The company’s management is also bullish on Europe, believing its growing market share there will help to offset declining prices. It estimated that sales in the European market will continue to record a double-digit increase in the next six months.

At the same time, many analysts are predicting that tariffs on Chinese products will ramp up again after Donald Trump returns to the White House in January as the new U.S. president. Man Wah is somewhat prepared for that, saying it has expanded its production to several overseas bases, including Vietnam and Mexico. But such moves could still be futile, since Trump has previously said he may slap substantial tariffs on goods from Mexico and Vietnam as well. Any such move would undoubtedly deal a major blow to Man Wah.

No relief in China

At the same time, Man Wah is unlikely to find relief in China anytime soon, despite Beijing’s recent moves to support the economy and revive the property market. The Fitch ratings agency recently said it expects that the price of existing homes will continue to decline in the short term, while new housing prices still face huge pressure. Such pressures, coupled with weak stock markets, will almost certainly keep consumer confidence low in China, which won’t do any favors for Man Wah’s business in its most important market.

Meanwhile, Man Wah management also noted it’s unlikely to get any more boost from falling material prices, which have now bottomed out. The company is also feeling pressure to lower prices, meaning its margins will soon come under pressure.
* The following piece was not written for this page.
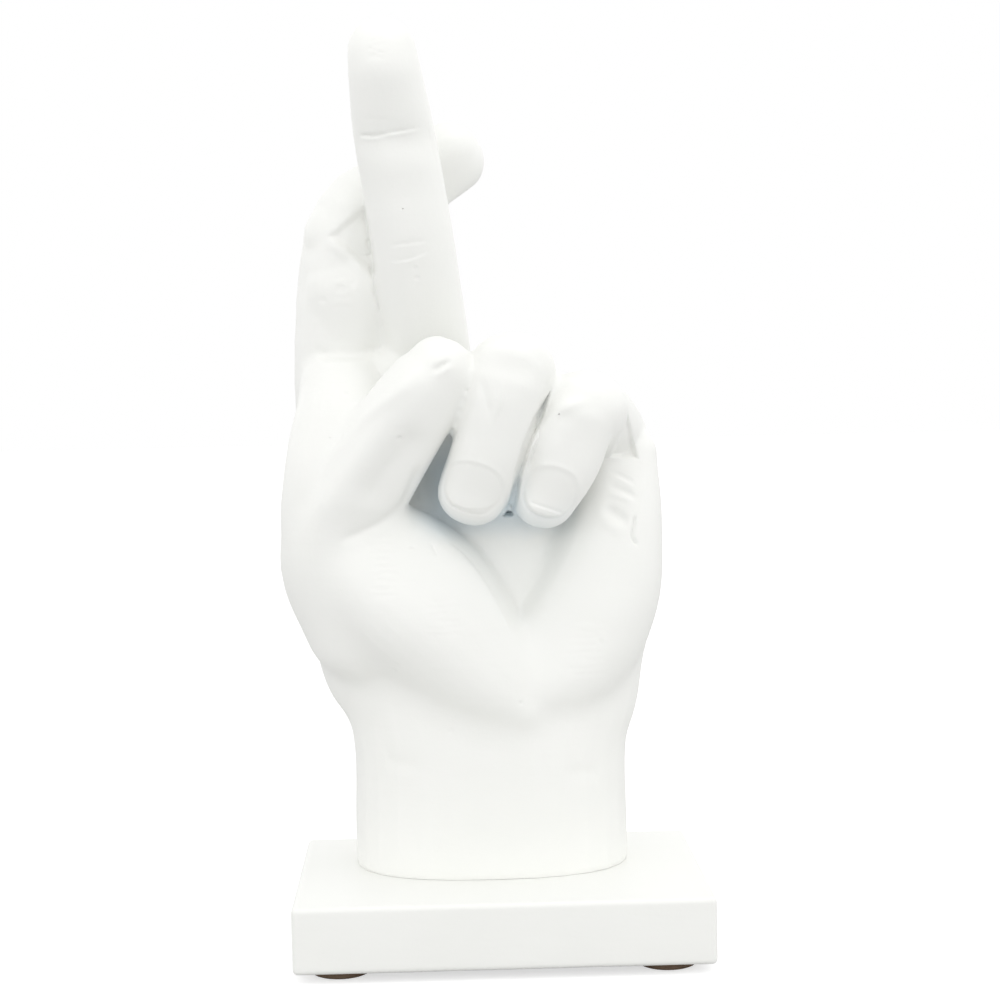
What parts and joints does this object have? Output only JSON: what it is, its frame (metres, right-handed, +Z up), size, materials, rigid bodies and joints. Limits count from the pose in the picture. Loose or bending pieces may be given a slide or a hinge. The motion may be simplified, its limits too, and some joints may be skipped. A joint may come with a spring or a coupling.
{
  "type": "hand sculpture",
  "caption": "Cast hand with the index finger crossed behind the middle one, the others folded, on a rectangular plinth with round pads.",
  "frame": {"origin": "under the middle of the plinth, on the plane that the four pads stand on", "axes": "+Z up along the hand, the palm faces -Y, +X is to the right of someone who looks at the palm"},
  "size_m": [0.1148, 0.08, 0.2543],
  "materials": {
    "cast_white": "white satin enamel on cast resin",
    "plinth_white": "white satin enamel",
    "pad_black": "matt black pad"
  },
  "bodies": {
    "root": {"hand": "cast_white", "plinth": "plinth_white", "pad_front_left": "pad_black", "pad_front_right": "pad_black", "pad_back_left": "pad_black", "pad_back_right": "pad_black"}
  },
  "joints": []
}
Overall, Man Wah’s ability to keep growing its profit is admirable, even if it is likely to soon come under pressure due to heavy reliance on a furniture market that’s closely tied to China’s property sector. In the meantime, its overseas business is also vulnerable due to the potential for U.S. tariffs. Man Wah’s dividend yield is now 6.8%, compared to less than 5% among most export-oriented stocks, according to Bloomberg. Such generosity could help support the company’s stock going forward if it continues to pay out at that rate.